Yes thanks from the lazybones.

The authors give actually a coarse error assessment, when they write:

"Our present understanding of both the

satellite and in-situ data is insufficient to resolve any inter-satellite bias to a higher

degree of certainty, but we note that an inter-satellite bias of 10cm would result in an

error in volume of ~700 km³, much lessthan the change in volume between the two

time periods."

Taking into account the mean errors against "in-situ-measurments", namely:

- airborne electromagnetic - (7 cm),
- upward looking sonar - (-8 cm) and
- airborne laser measurement (-5 cm)

leads to a thickness error estimate around 7 cm against those comparison data.
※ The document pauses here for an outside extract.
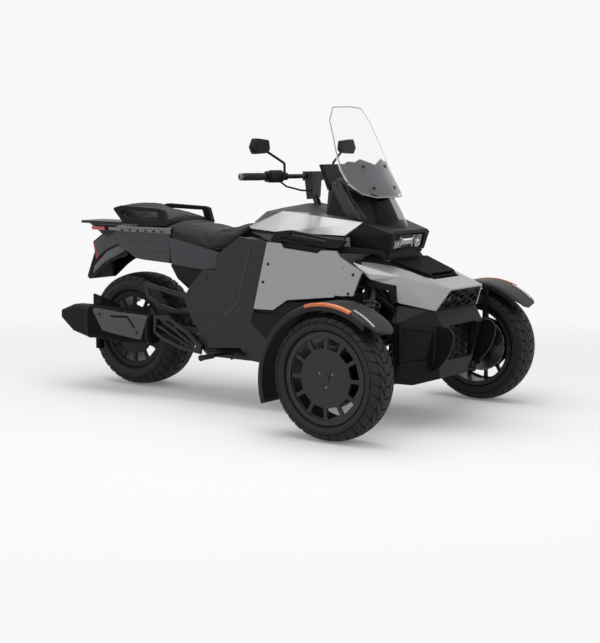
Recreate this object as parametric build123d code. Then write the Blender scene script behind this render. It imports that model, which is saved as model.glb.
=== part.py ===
"""A reverse trike: two steered wheels in front, one driven wheel behind, straddle seats for two.

Millimetres. +X is forward, +Y is left, +Z is up. The origin lies on the floor, under the middle of the
overall length. While it is modelled, X is counted from the front axle: save() moves each piece to the origin.
"""
import os
from math import cos, radians, sin

from build123d import *

os.makedirs("parts", exist_ok=True)

# ---------------------------------------------------------------- driving dimensions
WHEELBASE = 1709
FRONT_OVERHANG = 329
REAR_OVERHANG = 396
TRACK = 1308                      # between the middles of the front tyres
SCREEN_TOP = 1468                 # top of the windshield above the floor

FRONT_TYRE_RADIUS = 281
FRONT_TYRE_WIDTH = 165
REAR_TYRE_RADIUS = 303
REAR_TYRE_WIDTH = 225
RIM_RADIUS = 190.5                # bead seat of a 15 inch rim
FLANGE_HEIGHT = 15
TYRE_WALL = 12
RIM_WALL = 8
SPOKES = 12

BODY_HALF_WIDTH = 320             # outside of the side panels
FRAME_HALF_WIDTH = 150            # middles of the lower frame rails
FRAME_LOW = 235                   # middle of the lower frame rails above the floor
RAIL_RADIUS = 22
BRANCH_RADIUS = 16                # the frame's smaller tubes
BRACKET_RADIUS = 8                # outriggers that hold the body panels
ENGINE_HALF_WIDTH = 124

KINGPIN_INSET = 89                # from the wheel's middle plane inwards to the kingpin
BALL_RISE = 100                   # ball joints above and below the wheel's middle
STEERING_TILT = 22                # of the steering column from upright, leaning back
BAR_RADIUS = 11
BAR_HEIGHT = 1134
GRIP_REACH = 415                  # from the middle to the end of a grip
STEM_RADIUS = 17

SKIN = 4                          # wall of a moulded body panel
PANEL = 10                        # body panel with its ribs
PIN_GAP = 0.3                     # between a pin and its bore
FIT_GAP = 0.2                     # between round pieces that sit on each other
SEAT_GAP = 0.6                    # between a cushion and its neighbours
FENDER_WALL = 4

AFT = -WHEELBASE                  # the rear axle's station
FRONT_AXLE_X = (WHEELBASE + FRONT_OVERHANG + REAR_OVERHANG) / 2 - FRONT_OVERHANG
HALF_TRACK = TRACK / 2
HUB_Z = FRONT_TYRE_RADIUS         # front wheel centre above the floor
REAR_HUB_Z = REAR_TYRE_RADIUS
KINGPIN_Y = HALF_TRACK - KINGPIN_INSET


# ---------------------------------------------------------------- ways of making shapes
def save(name, *pieces):
    """Write one node: its solids, moved from the front axle to the part's origin."""
    solids = [solid for piece in pieces for solid in piece.solids()]
    node = Compound(solids).moved(Location((FRONT_AXLE_X, 0, 0)))
    export_step(node, f"parts/{name}.step")


def other_side(shape):
    """The same piece on the other side of the middle plane."""
    return shape.mirror(Plane.XZ)


def both_sides(shape):
    return [shape, other_side(shape)]


def main_body(shape):
    """The largest solid that is left after a cut."""
    return max(shape.solids(), key=lambda solid: solid.volume)


def outline(points, corner=0):
    """A flat face from its corner points, with every corner rounded."""
    face = Face(Wire.make_polygon(points, close=True))
    if corner:
        face = face.fillet_2d(corner, face.vertices())
    return face


def side_slab(points, y_from, y_to, corner=0):
    """A piece with an outline of (x, z) points, seen from the side, between two planes of y."""
    face = outline([(x, y_from, z) for x, z in points], corner)
    return Solid.extrude(face, Vector(0, y_to - y_from, 0))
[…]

Remains to add the errors of those data sources themselves, which are given as +-10 cm (airborne EM, ULS), while for the airborne laser data, no error margin is given in the Laxon paper. As lazybones I take its error as the same +-10 cm.

AFAIK error margins add like (sigma_1² + sigma_2²)

^{1/2}, that would be then 12,2 cm. If we are more cautious and take +-10 cm as uncertainty for the in-situ-measurement-Cryosat-relation, we arrive at +-14,4 cm.

Under the assumption of homogeneity this yields together with the base area of 7.2 Mio km² a Cryosat volume error margin of +- 880 km³ or, more cautiously, 1040 km³.

Althoug this is the error margin of one value, the errors are probably not uncorrelated. This means, that I wouldn't expect the values jumping wildly over the whole error interval from one point to the next. It is more like a smaller value of point-to-point jumping added to some longer term shift of the curve.